A major breakthrough in the '80s were the scrolling "shoot-em-up" games, with a single spaceship flying across a highly detailed terrain and blasting away at oncoming enemies. I'm not counting earlier games like Scramble and Defender into this group, because back when they were made, the strategy of completely overwhelming the player by exploiting every ounce of graphical capacity of the machine and filling out every square millimeter with skillfully crafted designs had not yet occurred to game developers.
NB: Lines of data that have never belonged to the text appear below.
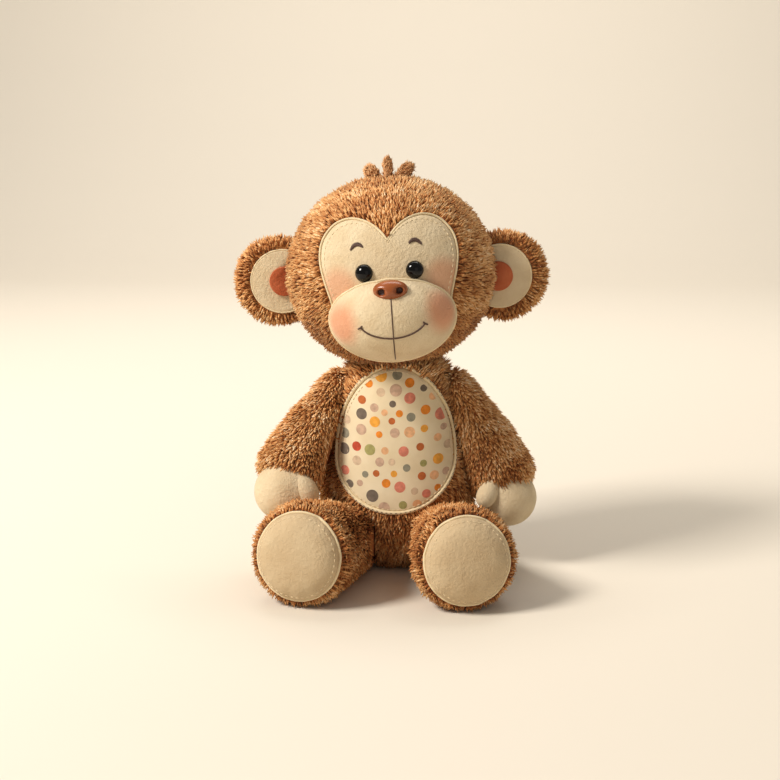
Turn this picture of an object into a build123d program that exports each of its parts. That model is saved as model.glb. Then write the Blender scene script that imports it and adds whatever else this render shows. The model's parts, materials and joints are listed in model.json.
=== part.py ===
"""Seated stuffed monkey, jointed like a teddy bear: sewn fabric skins around fibre stuffing,
with plastic disc joints at the neck, shoulders and hips.

Millimetres. +Z is up, -Y is the way the toy faces, +X is the toy's own left.
The origin is the middle of the flat panel that it sits on.
"""
from build123d import *
from math import asin, cos, radians, sin, sqrt
import os

# ---- driving dimensions -------------------------------------------------------------------
FABRIC = 2.0                  # backing cloth with its seam allowance
FELT = 1.0                    # applique cloth
FILL_GAP = 0.3                # between a skin and its stuffing
TURN_GAP = 0.3                # between two parts that turn on each other
RUN_FIT = 0.1                 # radial clearance of a stem in its hole

# torso: two balls and the cone between them, made shallower front to back
BELLY_RADIUS = 56.0
BELLY_HEIGHT = 48.0
CHEST_RADIUS = 43.0
CHEST_HEIGHT = 112.0
TORSO_DEPTH = 0.85            # depth over width
TORSO_TOP = 143.0
PATCH_CENTRE = 84.0           # height of the tummy patch at its widest
PATCH_WIDE = 43.0             # its half width, and its reach below and above that height
PATCH_LOW = 36.5
PATCH_HIGH = 57.0
TRIM_WIDE = 2.4
TRIM_THICKNESS = 1.6
PANEL_SEMI = (25.0, 20.0)
BAG_SEMI = (29.0, 12.5, 16.0)
BAG_CENTRE = (0.0, 19.5, 20.0)

# head
HEAD_SEMI = (70.0, 62.0, 64.5)
HEAD_CENTRE = (0.0, -7.0, 214.3)
NECK_PIVOT = (0.0, 0.0, 146.0)
HEAD_LEAN = -4.0              # the head's lean to one side, about Y
HEAD_TURN = 3.0               # the head's turn at rest, about Z
NECK_DISC_HEIGHT = 160.5      # underside of the disc in the head
NOD_ROOM = 3.5                # how far the head's stuffing stands off the neck disc
NECK_HOLE = 4.6               # the gathered opening under the head
MUZZLE_SEMI = (43.4, 34.0, 30.0)
MUZZLE_CENTRE = (0.0, -54.0, 191.0)

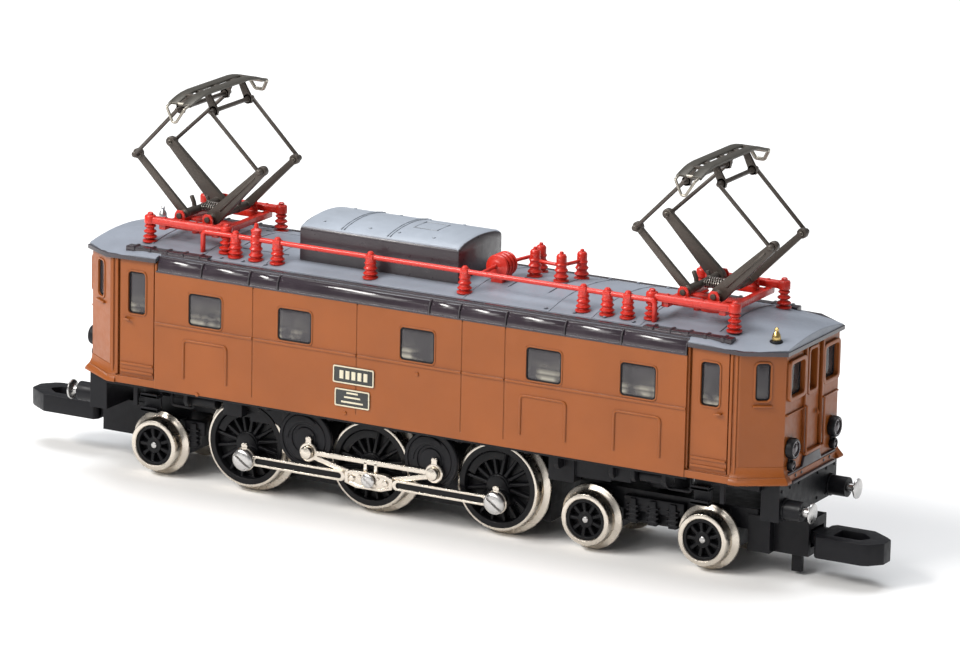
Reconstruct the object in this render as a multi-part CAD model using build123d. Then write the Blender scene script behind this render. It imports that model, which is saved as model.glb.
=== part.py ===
from build123d import *
import math
import os

# Model electric locomotive, 1:220, in millimetres.
# +X points to the bogie end, +Y to the far side, +Z up. Z = 0 is the bottom of the wheel flanges.

# ---- body ----
BODY_X = 29.75          # half length over the cab front faces
CAB_SIDE_X = 26.95      # where the cab side turns into the corner panel
MAIN_X = 22.75          # half length of the wide middle section
SIDE_Y = 6.75           # half width of the middle section
CAB_Y = 6.45            # half width at the cab doors
FRONT_Y = 4.5           # half width of the flat cab front
BODY_Z = 7.9            # lower edge of the body
SIDE_TOP = 17.13        # top of the middle walls
CAB_TOP = 17.9          # top of the cab walls
BEAD_Z = 13.0           # waist bead
WALL = 0.75
WINDOW_X = (-18.27, -10.38, 0.23, 10.95, 18.79)
WINDOW_W = 3.0
WINDOW_Z = (13.32, 15.93)
SIDE_SEAMS = (-14.05, -4.95, 4.05, 7.7)
DOOR_X = 24.55          # centre of each cab door
DOOR_HALF = 1.6
DOOR_WIN_Z = (13.45, 16.85)
DOOR_WIN_W = 1.6
FRONT_WIN_Y = (1.75, 4.0)
FRONT_WIN_Z = (14.3, 16.9)
CORNER_WIN_Z = 15.65    # middle height of the narrow window in each corner panel
CORNER_WIN_W = 1.15
CORNER_WIN_H = 2.9
SKIRT_OUT = 0.25        # how far the flared skirt of each cab stands out
SKIRT_H = 0.55
SEAM = 0.06             # half width of every panel seam
GLASS_T = 0.3
PLATES = ((-6.93, -3.4, 10.8, 12.15), (-6.75, -3.75, 9.0, 10.38))
RAIL_R = 0.09           # front grab rails
RAIL_Y = 1.5
RAIL_Z = (9.6, 13.2)
LAMP_Y = 3.6
LAMP_Z = 10.4
LAMP_R = 0.8
MARKER_Z = 9.15
MARKER_R = 0.42
BUFFER_Y = 3.9
BUFFER_Z = 5.85
STEP_X = (22.95, 24.45)
STEP_Y = (5.15, 6.0)
STEP_Z = (5.7, 6.8)     # underside of each rung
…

Perhaps the best example of this was Xenon II, which sort of pushed the genre to its very limit. I had never seen that game up close, only photos of it in various computer gaming magazines. After coming up with an idea how to handle a scrolling background in Java, I set out to build a sort of "generic" shoot-em-up game. It was important to me that it mustn't feel like a Java applet. It should feel like a real arcade game, so I'd better give it a real control panel and a presentation that was a lot more impressive than that of Iceblox.

When I recently looked around on the WWW for information about classic games I noticed that my design ended up much more similar to that of the original Xenon, which wasn't such a bad game either.

The most difficult part, by far, turned out to be coming up with a completely new look and new enemies for each level. And after all that work, most people just saw the first one, thought "That's it?" and left. Ah well.

(*Yes, I'm aware that Susanto Kolim beat me to it with his shoot-em-up game Artemis, but despite dozens of attempts, I've only been able to get it to function once in the browsers I'm using -- long after I had finished Warp. And when it did, it was too slow to be enjoyable. I thought this genre deserved something a bit more platform-independent.)